ABD ve İsrail gibi şer odaklarının zulmü ve küfrü aşikâr olduğu halde mazlum Müslüman ülkelere cihada(!) gidenler; Mescid-i Aksa işgal altındayken saraylardaki pardon külliyelerdeki mescitlerde namaza duran ve kıbleyi dahi doğru tayin edemeyenler; secde vakti kıyamda, kıyam vakti secdede olanlar; faizi bereket, korkaklığı cesaret, zinayı özgürlük, lüks yaşamı ihtişam ve izzet görenler kitabı tersten okuyan zümrenin önde gideni arkada kalmayanlarıdır.
Tüm müminleri kardeş eden ilahi fermana rağmen Şii’yi tekfir eden de Sünni’yi tekfir eden de; Musa’yı sevdiğini söyleyip Firavun’a biat edenler de kitabı tersten okuyanlardır.
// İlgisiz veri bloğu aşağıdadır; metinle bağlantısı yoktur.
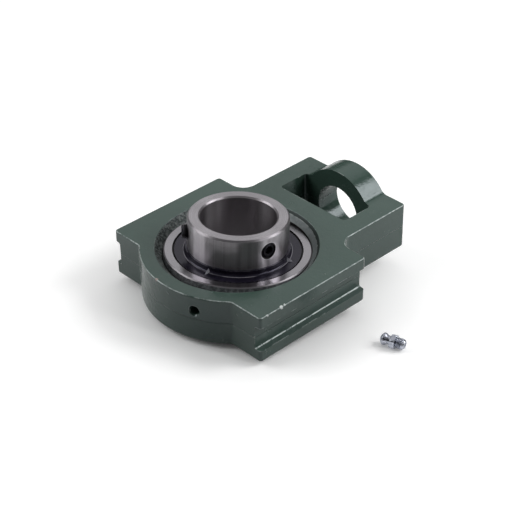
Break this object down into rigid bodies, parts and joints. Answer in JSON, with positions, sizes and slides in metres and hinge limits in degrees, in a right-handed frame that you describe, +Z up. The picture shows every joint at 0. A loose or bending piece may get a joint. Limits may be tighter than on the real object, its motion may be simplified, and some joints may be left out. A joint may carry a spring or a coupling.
{
  "type": "take up bearing unit",
  "caption": "Take-up bearing unit: cast housing with side guide grooves and a screw slot, swivelling wide-ring ball bearing with set screws, and its grease fitting lying loose.",
  "frame": {"origin": "centre of the bearing, on the middle plane of the cast housing", "axes": "+X towards the nut end where the adjusting screw goes in, +Z up out of the housing face, along the housing's own axis"},
  "size_m": [0.1412, 0.1497, 0.0562],
  "materials": {
    "housing_paint": "satin",
    "ring_steel": "satin",
    "ball_steel": "polished",
    "cage_steel": "satin",
    "seal_rubber": "matte",
    "flinger_black": "satin",
    "screw_black": "satin",
    "zinc": "satin"
  },
  "bodies": {
    "housing_body": {"housing": "housing_paint", "grease_fitting_body": "zinc", "grease_fitting_spring": "zinc"},
    "pin_body": {"locating_pin": "ring_steel"},
    "outer_body": {"outer_ring": "ring_steel", "seal_upper": "seal_rubber", "seal_lower": "seal_rubber"},
    "inner_body": {"inner_ring": "ring_steel", "flinger_upper": "flinger_black", "flinger_lower": "flinger_black"},
    "cage_body": {"cage_upper": "cage_steel", "cage_lower": "cage_steel", "cage_rivets": "cage_steel"},
    "ball_1_body": {"ball_1": "ball_steel"},
    "ball_2_body": {"ball_2": "ball_steel"},
    "ball_3_body": {"ball_3": "ball_steel"},
    "ball_4_body": {"ball_4": "ball_steel"},
    "ball_5_body": {"ball_5": "ball_steel"},
    "ball_6_body": {"ball_6": "ball_steel"},
    "ball_7_body": {"ball_7": "ball_steel"},
    "ball_8_body": {"ball_8": "ball_steel"},
    "ball_9_body": {"ball_9": "ball_steel"},
    "set_screw_1_body": {"set_screw_1": "screw_black"},
    "set_screw_2_body": {"set_screw_2": "screw_black"},
    "check_ball_body": {"grease_fitting_ball": "ball_steel"}
  },
  "joints": [
    {"name": "swivel_about_x", "type": "hinge", "parent": "housing_body", "child": "pin_body", "pos_m": [0, 0, 0], "axis": [1, 0, 0], "range_deg": [-4, 6]},
    {"name": "swivel_about_y", "type": "hinge", "parent": "pin_body", "child": "outer_body", "pos_m": [0, 0, 0], "axis": [0, 0.9998, -0.0175], "range_deg": [-8.9, 1.1]},
    {"name": "ring_spin", "type": "hinge", "parent": "outer_body", "child": "inner_body", "pos_m": [0, 0, 0], "axis": [0.068, 0.0174, 0.9975], "continuous": true},
    {"name": "cage_spin", "type": "hinge", "parent": "outer_body", "child": "cage_body", "pos_m": [0, 0, 0], "axis": [0.068, 0.0174, 0.9975], "continuous": true},
    {"name": "ball_1_spin", "type": "hinge", "parent": "cage_body", "child": "ball_1_body", "pos_m": [0.02993, -0.00004, -0.00204], "axis": [0.068, 0.0174, 0.9975], "continuous": true},
    {"name": "ball_2_spin", "type": "hinge", "parent": "cage_body", "child": "ball_2_body", "pos_m": [0.02293, 0.01925, -0.0019], "axis": [0.068, 0.0174, 0.9975], "continuous": true},
    {"name": "ball_3_spin", "type": "hinge", "parent": "cage_body", "child": "ball_3_body", "pos_m": [0.0052, 0.02953, -0.00087], "axis": [0.068, 0.0174, 0.9975], "continuous": true},
    {"name": "ball_4_spin", "type": "hinge", "parent": "cage_body", "child": "ball_4_body", "pos_m": [-0.01497, 0.02599, 0.00057], "axis": [0.068, 0.0174, 0.9975], "continuous": true},
    {"name": "ball_5_spin", "type": "hinge", "parent": "cage_body", "child": "ball_5_body", "pos_m": [-0.02813, 0.01029, 0.00174], "axis": [0.068, 0.0174, 0.9975], "continuous": true},
    {"name": "ball_6_spin", "type": "hinge", "parent": "cage_body", "child": "ball_6_body", "pos_m": [-0.02813, -0.01023, 0.0021], "axis": [0.068, 0.0174, 0.9975], "continuous": true},
    {"name": "ball_7_spin", "type": "hinge", "parent": "cage_body", "child": "ball_7_body", "pos_m": [-0.01497, -0.02596, 0.00147], "axis": [0.068, 0.0174, 0.9975], "continuous": true},
    {"name": "ball_8_spin", "type": "hinge", "parent": "cage_body", "child": "ball_8_body", "pos_m": [0.0052, -0.02955, 0.00016], "axis": [0.068, 0.0174, 0.9975], "continuous": true},
    {"name": "ball_9_spin", "type": "hinge", "parent": "cage_body", "child": "ball_9_body", "pos_m": [0.02293, -0.01931, -0.00123], "axis": [0.068, 0.0174, 0.9975], "continuous": true},
    {"name": "set_screw_1_slide", "type": "slide", "parent": "inner_body", "child": "set_screw_1_body", "axis": [-0.1285, -0.9914, 0.0261], "range_m": [-0.0003, 0.003]},
    {"name": "set_screw_2_slide", "type": "slide", "parent": "inner_body", "child": "set_screw_2_body", "axis": [-0.7926, 0.6082, 0.0434], "range_m": [-0.0032, 0.001]},
    {"name": "check_ball_slide", "type": "slide", "parent": "housing_body", "child": "check_ball_body", "axis": [0.3083, -0.9513, -0.0044], "range_m": [0, 0.0006], "stiffness_N_per_m": 500, "springref_m": -0.0005, "deforming": ["grease_fitting_spring"]}
  ],
  "couplings": [
    {"joint": "cage_spin", "follows": "ring_spin", "ratio": 0.4},
    {"joint": "ball_1_spin", "follows": "ring_spin", "ratio": -2.4},
    {"joint": "ball_2_spin", "follows": "ring_spin", "ratio": -2.4},
    {"joint": "ball_3_spin", "follows": "ring_spin", "ratio": -2.4},
    {"joint": "ball_4_spin", "follows": "ring_spin", "ratio": -2.4},
    {"joint": "ball_5_spin", "follows": "ring_spin", "ratio": -2.4},
    {"joint": "ball_6_spin", "follows": "ring_spin", "ratio": -2.4},
    {"joint": "ball_7_spin", "follows": "ring_spin", "ratio": -2.4},
    {"joint": "ball_8_spin", "follows": "ring_spin", "ratio": -2.4},
    {"joint": "ball_9_spin", "follows": "ring_spin", "ratio": -2.4}
  ]
}
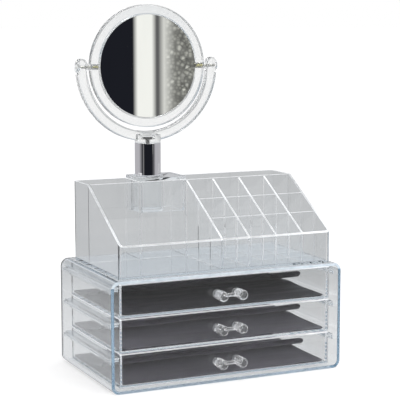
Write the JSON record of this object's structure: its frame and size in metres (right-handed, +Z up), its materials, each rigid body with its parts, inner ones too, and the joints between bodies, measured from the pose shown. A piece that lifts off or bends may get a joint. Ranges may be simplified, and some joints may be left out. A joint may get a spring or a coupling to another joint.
{
  "type": "make-up organizer with drawers and mirror",
  "caption": "Clear desktop make-up organizer: drawer chest with cup pulls, a sloped divided tray that stands on it, and a round two-sided swivel mirror on a chrome post.",
  "frame": {"origin": "centre of the chest's flat underside", "axes": "+Z up, -Y towards the front where the drawers pull out, +X to the user's right"},
  "size_m": [0.24, 0.1458, 0.354],
  "materials": {
    "clear_plastic": "clear, polished, faint blue-grey tint",
    "clear_trim": "clear, polished, nearly colourless",
    "mat_cloth": "short smooth nap",
    "chrome": "polished",
    "plug_plastic": "satin",
    "mirror_silver": "silvered glass",
    "steel": "bright nickel",
    "black_steel": "black oxide",
    "brass": "bright brass"
  },
  "bodies": {
    "chest": {"casing_sleeve": "clear_plastic", "casing_back": "clear_plastic", "guide_rail_bottom_left": "clear_plastic", "guide_rail_bottom_right": "clear_plastic", "guide_rail_middle_left": "clear_plastic", "guide_rail_middle_right": "clear_plastic", "guide_rail_top_left": "clear_plastic", "guide_rail_top_right": "clear_plastic"},
    "drawer_bottom": {"drawer_bottom": "clear_plastic", "handle_bottom": "clear_trim", "handle_clip_bottom_left": "clear_trim", "handle_clip_bottom_right": "clear_trim", "mat_bottom": "mat_cloth"},
    "drawer_middle": {"drawer_middle": "clear_plastic", "handle_middle": "clear_trim", "handle_clip_middle_left": "clear_trim", "handle_clip_middle_right": "clear_trim", "mat_middle": "mat_cloth"},
    "drawer_top": {"drawer_top": "clear_plastic", "handle_top": "clear_trim", "handle_clip_top_left": "clear_trim", "handle_clip_top_right": "clear_trim", "mat_top": "mat_cloth"},
    "tray": {"tray_shell": "clear_plastic", "tray_cross_wall": "clear_plastic", "cell_partition_1": "clear_plastic", "cell_partition_2": "clear_plastic", "cell_partition_3": "clear_plastic", "cell_partition_4": "clear_plastic", "cell_cross_partition_1": "clear_plastic", "cell_cross_partition_2": "clear_plastic", "bay_wall_left": "clear_plastic", "bay_wall_right": "clear_plastic"},
    "mirror_stand": {"socket_block": "clear_plastic", "mirror_post": "chrome", "post_foot_plug": "clear_trim", "post_top_plug": "plug_plastic", "yoke_stud": "black_steel"},
    "yoke": {"mirror_yoke": "clear_trim"},
    "mirror": {"mirror_frame": "clear_trim", "mirror_glass_front": "mirror_silver", "mirror_glass_back": "mirror_silver", "pivot_insert_left": "brass", "pivot_insert_right": "brass", "pivot_screw_left": "steel", "pivot_screw_right": "steel", "pivot_spacer_left": "clear_trim", "pivot_spacer_right": "clear_trim", "pivot_knob_left": "clear_trim", "pivot_knob_right": "clear_trim"}
  },
  "joints": [
    {"name": "drawer_bottom_slide", "type": "slide", "parent": "chest", "child": "drawer_bottom", "axis": [0, -1, 0], "range_m": [0, 0.105]},
    {"name": "drawer_middle_slide", "type": "slide", "parent": "chest", "child": "drawer_middle", "axis": [0, -1, 0], "range_m": [0, 0.105]},
    {"name": "drawer_top_slide", "type": "slide", "parent": "chest", "child": "drawer_top", "axis": [0, -1, 0], "range_m": [0, 0.105]},
    {"name": "tray_lift", "type": "slide", "parent": "chest", "child": "tray", "axis": [0, 0, 1], "range_m": [0, 0.06]},
    {"name": "stand_lift", "type": "slide", "parent": "tray", "child": "mirror_stand", "axis": [0, 0, 1], "range_m": [0, 0.034]},
    {"name": "mirror_swivel", "type": "hinge", "parent": "mirror_stand", "child": "yoke", "pos_m": [-0.0394, 0.0361, 0.2198], "axis": [0, 0, 1], "continuous": true},
    {"name": "mirror_tilt", "type": "hinge", "parent": "yoke", "child": "mirror", "pos_m": [-0.0394, 0.0361, 0.2945], "axis": [1, 0, 0], "continuous": true}
  ]
}
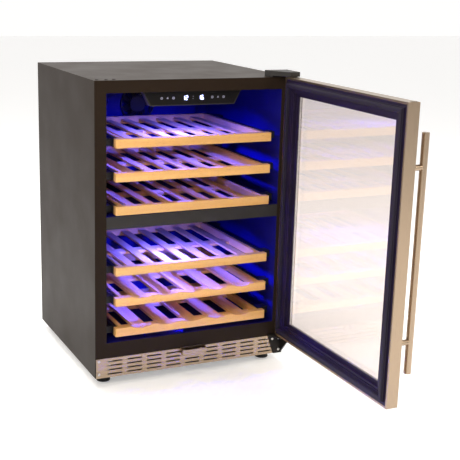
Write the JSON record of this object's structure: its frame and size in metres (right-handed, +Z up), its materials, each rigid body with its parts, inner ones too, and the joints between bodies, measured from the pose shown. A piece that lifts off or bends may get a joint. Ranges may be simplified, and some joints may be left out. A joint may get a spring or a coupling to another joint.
{
  "type": "wine cooler",
  "caption": "Dual-zone under-counter wine cooler with a glass door on the right hinge, a tube handle, a key lock, sliding wooden shelves and a slotted kick grille.",
  "frame": {"origin": "on the floor, under the centre of the cabinet's footprint", "axes": "+X to the right seen from the front, -Y out of the front, +Z up"},
  "size_m": [0.6455, 1.1655, 0.882],
  "materials": {
    "black_steel": "satin black powder coat",
    "zinc_steel": "zinc plated sheet",
    "foam": "rigid foam",
    "liner_plastic": "smooth black moulded liner",
    "black_plastic": "fine matt",
    "aluminium": "mill finish",
    "light_panel": "diffuser, lit blue",
    "gloss_black": "polished",
    "stainless": "brushed along its length",
    "screw_steel": "plated screws",
    "hinge_steel": "black paint",
    "pin_steel": "ground pin",
    "coil_steel": "black paint",
    "slide_steel": "black zinc",
    "door_plastic": "fine matt",
    "seal_rubber": "soft seal",
    "door_glass": "clear double pane",
    "plug_plastic": "push-in plug",
    "lock_chrome": "polished",
    "foot_plastic": "moulded foot",
    "beech": "light lacquered beech, grain along each piece"
  },
  "bodies": {
    "cabinet": {"cabinet_shell": "black_steel", "front_frame": "black_steel", "rear_panel": "black_steel", "base_plate": "zinc_steel", "insulation_foam": "foam", "upper_liner": "liner_plastic", "lower_liner": "liner_plastic", "zone_divider": "black_plastic", "duct_panels": "liner_plastic", "evaporator_coils": "aluminium", "fan_guards": "liner_plastic", "carbon_filter": "liner_plastic", "zone_lights": "light_panel", "control_housing": "black_plastic", "control_face": "gloss_black", "kick_grille": "stainless", "lock_keeper": "stainless", "cabinet_screws": "screw_steel", "upper_hinge_bracket": "hinge_steel", "upper_hinge_cover": "black_plastic", "lower_hinge_bracket": "hinge_steel", "hinge_pins": "pin_steel", "hole_plugs": "black_plastic", "compressor": "black_steel", "condenser_coil": "coil_steel", "condenser_fan_shroud": "black_plastic", "drip_tray": "black_plastic", "power_inlet": "black_plastic", "shelf_rails": "slide_steel"},
    "upper_fan": {"upper_fan_rotor": "black_plastic"},
    "lower_fan": {"lower_fan_rotor": "black_plastic"},
    "condenser_fan": {"condenser_fan_rotor": "black_plastic"},
    "foot_fl": {"foot_front_left": "foot_plastic"},
    "foot_fr": {"foot_front_right": "foot_plastic"},
    "foot_bl": {"foot_back_left": "foot_plastic"},
    "foot_br": {"foot_back_right": "foot_plastic"},
    "door": {"door_frame": "stainless", "door_inner_frame": "door_plastic", "door_gasket": "seal_rubber", "outer_glass": "door_glass", "inner_glass": "door_glass", "glass_spacer": "aluminium", "handle_bar": "stainless", "handle_posts": "stainless", "hinge_bushes": "door_plastic", "door_plugs": "plug_plastic"},
    "lock": {"lock_barrel": "lock_chrome"},
    "shelf_1": {"shelf_1_rack": "beech", "shelf_1_runners": "slide_steel"},
    "shelf_2": {"shelf_2_rack": "beech", "shelf_2_runners": "slide_steel"},
    "shelf_3": {"shelf_3_rack": "beech", "shelf_3_runners": "slide_steel"},
    "shelf_4": {"shelf_4_rack": "beech", "shelf_4_runners": "slide_steel"},
    "shelf_5": {"shelf_5_rack": "beech", "shelf_5_runners": "slide_steel"},
    "shelf_6": {"shelf_6_rack": "beech", "shelf_6_runners": "slide_steel"}
  },
  "joints": [
    {"name": "door_hinge", "type": "hinge", "parent": "cabinet", "child": "door", "pos_m": [0.285, -0.3065, 0.48], "axis": [0, 0, 1], "range_deg": [-90, 25]},
    {"name": "shelf_1_slide", "type": "slide", "parent": "cabinet", "child": "shelf_1", "axis": [0, -1, 0], "range_m": [0, 0.3]},
    {"name": "shelf_2_slide", "type": "slide", "parent": "cabinet", "child": "shelf_2", "axis": [0, -1, 0], "range_m": [0, 0.3]},
    {"name": "shelf_3_slide", "type": "slide", "parent": "cabinet", "child": "shelf_3", "axis": [0, -1, 0], "range_m": [0, 0.3]},
    {"name": "shelf_4_slide", "type": "slide", "parent": "cabinet", "child": "shelf_4", "axis": [0, -1, 0], "range_m": [0, 0.3]},
    {"name": "shelf_5_slide", "type": "slide", "parent": "cabinet", "child": "shelf_5", "axis": [0, -1, 0], "range_m": [0, 0.3]},
    {"name": "shelf_6_slide", "type": "slide", "parent": "cabinet", "child": "shelf_6", "axis": [0, -1, 0], "range_m": [0, 0.21]},
    {"name": "upper_fan_spin", "type": "hinge", "parent": "cabinet", "child": "upper_fan", "pos_m": [0, 0.195, 0.738], "axis": [0, -1, 0], "continuous": true},
    {"name": "lower_fan_spin", "type": "hinge", "parent": "cabinet", "child": "lower_fan", "pos_m": [0, 0.195, 0.365], "axis": [0, -1, 0], "continuous": true},
    {"name": "condenser_fan_spin", "type": "hinge", "parent": "cabinet", "child": "condenser_fan", "pos_m": [0.03, 0.1615, 0.098], "axis": [1, 0, 0], "continuous": true},
    {"name": "lock_turn", "type": "hinge", "parent": "door", "child": "lock", "pos_m": [0.29, -0.5915, 0.117], "axis": [-1, 0, 0], "range_deg": [0, 90]},
    {"name": "foot_fl_turn", "type": "hinge", "parent": "cabinet", "child": "foot_fl", "pos_m": [-0.2575, -0.225, 0], "axis": [0, 0, 1], "continuous": true},
    {"name": "foot_fr_turn", "type": "hinge", "parent": "cabinet", "child": "foot_fr", "pos_m": [0.2575, -0.225, 0], "axis": [0, 0, 1], "continuous": true},
    {"name": "foot_bl_turn", "type": "hinge", "parent": "cabinet", "child": "foot_bl", "pos_m": [-0.2575, 0.225, 0], "axis": [0, 0, 1], "continuous": true},
    {"name": "foot_br_turn", "type": "hinge", "parent": "cabinet", "child": "foot_br", "pos_m": [0.2575, 0.225, 0], "axis": [0, 0, 1], "continuous": true}
  ]
}
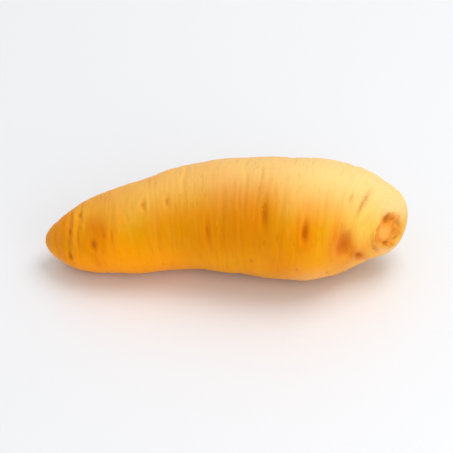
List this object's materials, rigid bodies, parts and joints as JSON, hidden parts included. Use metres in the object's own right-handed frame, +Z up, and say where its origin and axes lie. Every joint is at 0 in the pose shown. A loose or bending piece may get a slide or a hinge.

Kâbe işgal altında ve kana boyanmış vaziyetteyken Ebabilleri bekleyen milyonlar, ülkesinde insanlar açlıktan kırılırken sırf gösteriş amaçlı kırk kez hacca giden sahtekâr dalkavuklar; Allah’ın ordusu diye şeytanın hizbine asker toplayanlar; Muhammedi ordunun yok olması için dua eden çağdaş Bel’amlar; adalet deyip zulme alkış tutanlar kitabı tersten okuyanlardır.
Kur’an bize yeter diyerek sünneti ve mücessem sünnet olan Ehl-i Beyti yok sayıp kıymetini düşürmeye çalışanlar yani “Peygamber size ne verdiyse onu alın, size ne yasakladıysa ondan da sakının. Allah’tan korkun. Çünkü Allah’ın azabı çetindir.” (Haşr 7) ayetini görmezden gelenler; Müminleri bırakıp kâfirleri dost edinenler; Sahip Zaman’ı beklediğini söyleyip Firavni saraylarda önüne atılacak kemiği bekleyenler; Yezit’e lanet okuyup çağdaş Yezitlere methiyeler düzenler; apartman seçimlerine dahi şirk deyip belediye reisi olanlar; bir kereden bir şey olmaz diyerek çocuk istismarına göz yumanlar hatta göz yummaktan öte ülkenin dört bir yanına yayılması için yarış içine girenler kitabı tersten okuyanlardır.
Kitabı tersten okuyanlar, en nihayetinde tersten okuya okuya inkâr aşamasına gelirler. İnkârı aleni olarak söylemeye güçleri yetmediğinden kitabına uydururlar. İşte en tehlikeli olanları bunlardır. Bunları anlatmak ansiklopedik bir çalışma gerektirdiğinden şimdilik bu meseleden sarfı nazar ediyoruz. Ancak son olarak şunu diyoruz: Aslında kitabı tersten okuyanlar, kitabına uyduranların da kitabı inkâr edenlerin de ta kendileridirler.